Printmaking played a pivotal role throughout LeWitt’s career. He discovered lithography in his junior year at Syracuse University and his early prints elicited his first professional recognition, including a group exhibition called Young Talent at the New Britain Museum of Art (then the Art Museum of the New Britain Institute) in 1949, as well as a cash award from the Tiffany Foundation that same year. The grant enabled the young artist to finance a life-changing trip to Europe. Italian art and architecture would become an especially important inspiration years later when he purchased a home in Spoleto. Links to his Italian influences, for example the architecture of Santa Maria Novella church (Leon Battista Alberti, 1456–70) in Florence and Leonardo’s famous drawing Vitruvian Man, are illustrated throughout the exhibition as Areford draws parallels with the prints on view.
After serving in the Army in Korea, LeWitt established himself in New York City, and his growing international recognition soon centered on his wall drawings; however, beginning in 1970, he rededicated himself to printmaking and continued this practice for the rest of his life. Areford argues that printmaking provided a perfect medium for the artist whose creative output was the visual realization of thought, and who famously said “the idea becomes a machine that makes the art.” In printmaking, LeWitt could begin with a defined concept, such as that expressed in the silkscreen series Lines in Color on Color to Points on a Grid (1978), and explore a multiplicity of outcomes through a mechanical process allowing both uniformity and variation. And while he began with a self-imposed set of rules and a desire to distance himself from the outcome, LeWitt’s prints nevertheless convey human expression in his own mark making, the decisions of various printmakers who carried out the artist’s instructions, and the occasional “errors” yielded by the process itself. Within the strictness of the artist’s plans and systems, LeWitt’s many prints demonstrate that, in Areford’s words, “ordered and logical ideas often result in contradiction and irrationality, especially in terms of the viewer’s perceptual experience and the captivating beauty of the artist’s colors, geometric forms, and diverse lines, bands, and brushstrokes.”
Several of the prints on view are based on LeWitt’s wall drawings or vice versa, as the artist’s visual concepts were not only experimentations with his own unique vocabulary of line, shape, and color, but were also dialogues with scale and space. Whereas the wall drawings become architectural elements, in relationship to the wall’s structure and dimensions, the prints are human-scale documents of an idea, designed to be more accessible, democratic, and lasting. Whirls and Twirls (2005), a kaleidoscopic rainbow of intertwined colored bands, is a stunning linocut on a nearly four-foot-wide sheet of paper. Its formal antecedent is Wall Drawing #1126, installed in 2004 on the vaulted ceiling of a library in Italy (Biblioteca Pannizzi, Reggio Emilio), a site-specific artwork evoking ready references to Renaissance murals. As a print, the design evokes very different links to medieval metalwork and manuscript illumination.

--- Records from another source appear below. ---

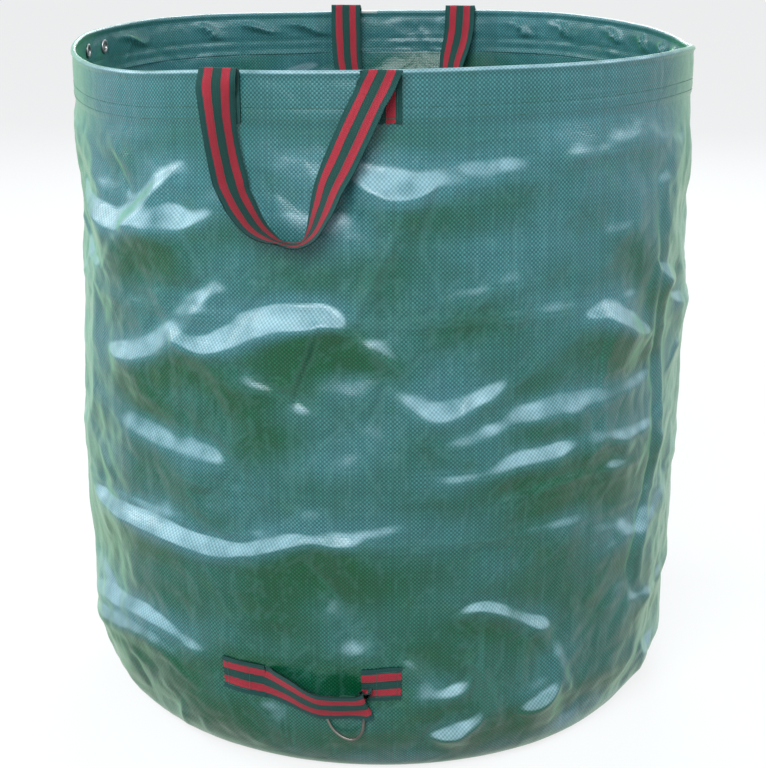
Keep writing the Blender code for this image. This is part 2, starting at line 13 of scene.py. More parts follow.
import bpy
import numpy as np
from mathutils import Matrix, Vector


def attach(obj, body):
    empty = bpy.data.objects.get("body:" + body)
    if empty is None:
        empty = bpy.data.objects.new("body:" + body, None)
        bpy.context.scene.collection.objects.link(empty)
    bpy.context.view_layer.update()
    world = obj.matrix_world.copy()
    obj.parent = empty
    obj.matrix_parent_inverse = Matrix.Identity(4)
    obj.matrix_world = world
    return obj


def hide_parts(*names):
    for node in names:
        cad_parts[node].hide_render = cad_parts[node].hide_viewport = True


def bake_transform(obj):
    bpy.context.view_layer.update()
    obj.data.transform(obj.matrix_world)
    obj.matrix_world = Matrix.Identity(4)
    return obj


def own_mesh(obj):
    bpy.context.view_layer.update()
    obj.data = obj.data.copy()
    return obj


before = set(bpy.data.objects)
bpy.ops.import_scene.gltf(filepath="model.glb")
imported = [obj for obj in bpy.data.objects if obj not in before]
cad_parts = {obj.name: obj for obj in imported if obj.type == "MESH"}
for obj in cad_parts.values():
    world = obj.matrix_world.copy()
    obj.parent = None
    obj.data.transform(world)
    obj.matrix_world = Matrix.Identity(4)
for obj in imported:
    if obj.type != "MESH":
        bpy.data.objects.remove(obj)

LOG = logging.getLogger("leaf_bag")
Array = np.ndarray
Point = tuple[float, float]
Mesh, Item, Material = bpy.types.Mesh, bpy.types.Object, bpy.types.Material
Node, NodeTree, Socket = bpy.types.Node, bpy.types.NodeTree, bpy.types.NodeSocket
UP = np.array([0.0, 0.0, 1.0])


# Small helpers for arrays


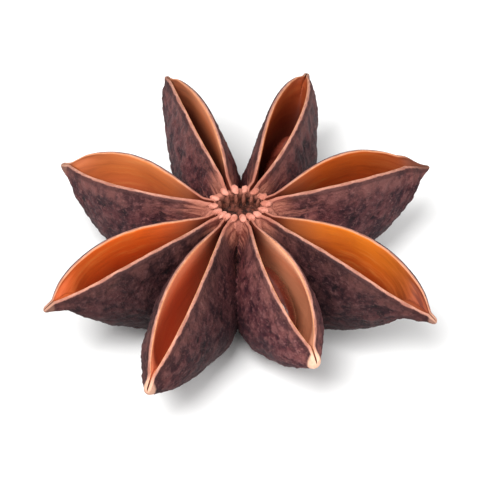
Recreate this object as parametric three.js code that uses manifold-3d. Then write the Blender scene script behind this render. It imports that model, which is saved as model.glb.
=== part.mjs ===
// Star anise pod, the dried fruit of Illicium verum: eight boat-shaped carpels fused round a short column.
// Each has split along its upper edge into two pale lips, and a glossy seed still lies in two of them.
// Millimetres, +Z up. The pod lies with its open side up, on its bellies and on the broken stalk, and the
// origin is the middle of the stalk's broken face, on the axis of the pod.
import * as THREE from "three";
import { mergeVertices } from "three/addons/utils/BufferGeometryUtils.js";
import Module from "manifold-3d";

const wasm = await Module();
wasm.setup();

// The column and its ring of lip ends
const RING_HEIGHT = 10.05; // top of the lips where they end round the sunken centre
const RING_RADIUS = 2.3; // from the axis to those ends
const ROOT_RADIUS = 1.3; // from the axis to a carpel's root
const ROOT_FALL = 1.6; // how far the lips fall from the ring to the root
const PIT_HEIGHT = 8.75; // floor of the sunken centre
const RIM_HEIGHT = 9.55; // crest of the rim round the sunken centre, which the lips run over
const RIM_RADIUS = 2.1;
const COLUMN_RADIUS = 2.8;
const COLUMN_FOOT = 1.8; // underside of the column
const STALK_RADIUS = 1.25;
const STALK_FLARE = 0.5; // what the stalk gains in radius where it joins the column

// One carpel's shell
const LIP = 0.5; // thickness of the wall at the lips
const LIP_CREST = 0.3; // how far the crest of a lip stands over its edges
const CREST_SHARE = 0.2; // how far across a lip its crest lies, from its inner edge
const WALL = 0.75; // thickness of the wall at the belly, or more where the hollow is narrower
const CUP_SHARE = 0.8; // share of the gap between the lips that the hollow keeps at its widest depth
const KEEL = 2.4; // thickness of the keel under the hollow
const SLIT = 0.07; // half the gap between lips that have stayed shut
const GAPE_POWER = 1.25; // how slowly the lips part beyond the ring
const DROP = 2.6; // how far the beaks lie under the ring
const ARCH_POWER = 1.15; // how far out the lips' arch has its crown
const SOLE = -0.6; // what the keels are lowered by, so that the bellies press flat on the ground
const HEEL = 1.0; // how far a keel rises towards the column
const KEEL_RISE = 2.3; // how late a keel turns up towards its beak
const BEAK_DEPTH = 0.6; // depth of the carpel at its very tip
const BEAK_HALF_WIDTH = 0.36;
const RIPPLE = 0.12; // how far the shrunken flanks swell and sink
const PRESS = 0.2; // how far two neighbours' bellies are pressed into each other
const EASE = 0.3; // how gently a wall gives way where it meets its neighbour's

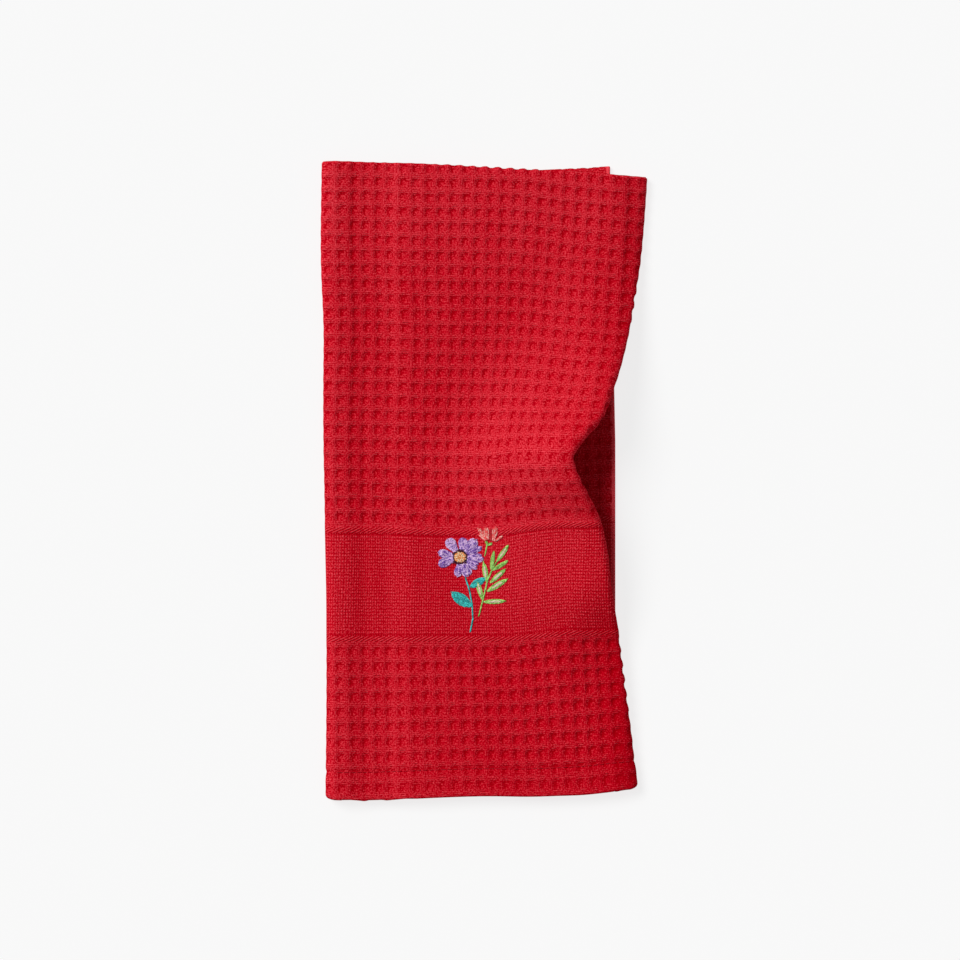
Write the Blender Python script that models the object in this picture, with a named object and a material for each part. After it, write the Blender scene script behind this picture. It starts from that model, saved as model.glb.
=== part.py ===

“We are thrilled to host this exhibition of Sol LeWitt prints at WCMA,” states Pamela Franks, Class of 1956 Director. “It is an extraordinary opportunity to share new scholarship on a pioneering conceptual artist, and to partner with the New Britain Museum of American Art, which is home to the one of the largest collections of LeWitt prints in existence. Strict Beauty also presents a spectacular opportunity for visitors to the Berkshires, which has been rightfully called ‘LeWitt country’ since the opening of Sol LeWitt: A Wall Drawing Retrospective at MASS MoCA in 2008. David first approached WCMA with the idea for this project in 2015, and so it is especially gratifying to see Strict Beauty come to such abundant fruition with the publication of the catalog in late 2020, the exhibition at New Britain last year, and now the presentation at Williams.”
LeWitt’s relationship to artmaking has been compared to that of a music composer, whereas he wrote or drew the instructions for a piece which only then comes to life through its performance or execution. “If LeWitt’s wall drawings are orchestral in nature,” says Lisa Dorin, Deputy Director of Curatorial Engagement, “perhaps his prints are like chamber music. There is an intimacy in the viewer’s experience which reveals the artist in new ways.”